Welcome back to Denmark! It’s been 11 days since we first left Denmark on our Princess Cruise, and what a wonderful 11 days it was! The plan for the next two days in Denmark was that there were no hard set plans. We knew that we would be staying at Kokkedal Castle and that we wanted to visit two other castles and check out the fishing villages on the north side of the island.
Once we disembarked the cruise we headed to Avis to pick up the rental car for the next two days. Then, it was off to drive over the Øresund Bridge into Malmo, Sweden. The Øresund Bridge is a combined railway and motorway bridge across the Øresund strait between Sweden and Denmark. The bridge runs nearly 5 miles and is the longest combined road and rail bridge in Europe. Zeb saw this huge bridge from a distance at the beginning of our trip and wanted to experience it for ourselves. It was an impressive bridge but we were surprised when we reached the end of the bridge and learned that it was a $65 toll fee. Oopps!

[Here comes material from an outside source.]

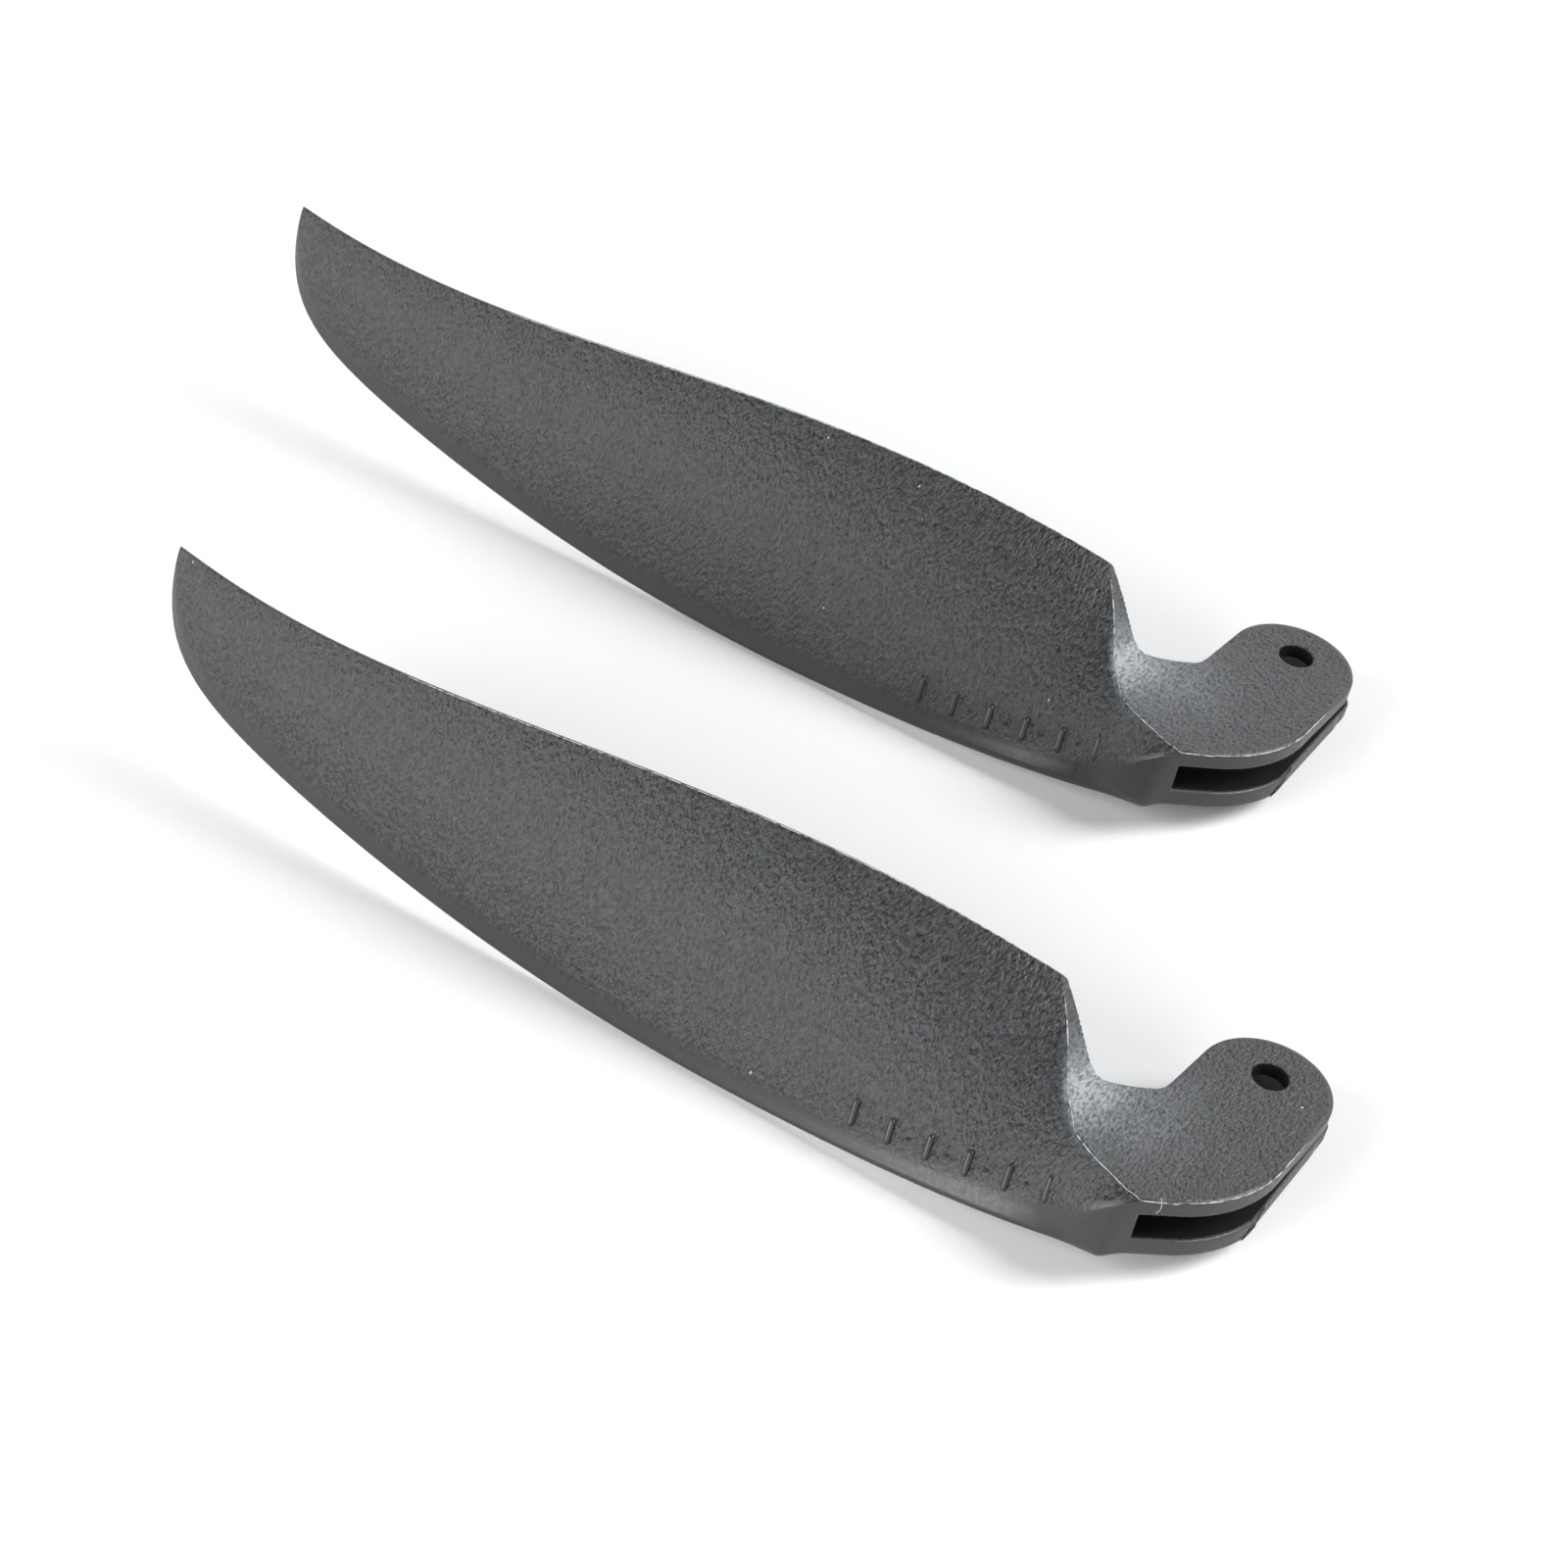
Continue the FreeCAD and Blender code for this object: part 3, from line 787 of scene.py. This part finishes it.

After the drive across the bridge into Sweden we headed north through the countryside to the port town of Helsingborg. Historic Helsingborg, with its many old buildings, is a scenic coastal city. The buildings are a blend of old-style stone-built churches and a 600-year-old medieval fortress in the city centre, and more modern commercial buildings. The streets vary from wide avenues to small alley-ways. We enjoyed strolling around the town as we killed time before our ferry left so we had a lovely lunch with delicious desserts and pastries at a local bakery.
After lunch, it was time to take the ferry from Sweden over to Helsinger. After the short 15 minute, 2 mile, ferry ride we were off to visit Kronborg Castle.
Kronborg Castle, about 45 minutes north of Copenhagen, is one of northern Europe's finest Renaissance castles. It is located at the entrance to Øresund and was built in 1574-1585. Kronborg Castle is probably the most famous Danish castle, known worldwide from Shakespeare's Hamlet. Frederik 2's Kronborg is at once an elegant castle and a monumental military fortress surrounded by considerable fortifications with bastions and ravelins. It has not been inhabited by the royal family since the late 1600's.
The castle houses collections of Renaissance and Baroque interiors, and among the main attractions is the 62-metre ballroom, the very well-preserved chapel and the mythological statue of Holger Danske in Kasematterne, below the castle.
After our busy day out and about, it was time to head to our castle where we would be staying for two nights. Kokkedal Slot (slot means castle) is a former country house located in Hørsholm north of Copenhagen, Denmark for Queen Sophie Magdalene of 1746. Kokkedal Slot has a fairytale exterior, a stylish interior, and an amazing location set amidst a rolling landscape with forest, sea, beach and open meadows. While we were there it was a busy weekend for Kokkedal as it played host to a Finland vs. Denmark polo match, Koenigsegg car show, and numerous guests playing golf and enjoying the grounds.
Today, was a very busy day! We first started disembarking, drove over to Sweden, ferried back to Denmark, visited Kronborg (Hamlet’s) Castle, settled in at Kokkedal Slot, and had a lovely dinner at the marina in the nearby town. We look forward to more fun in Denmark tomorrow!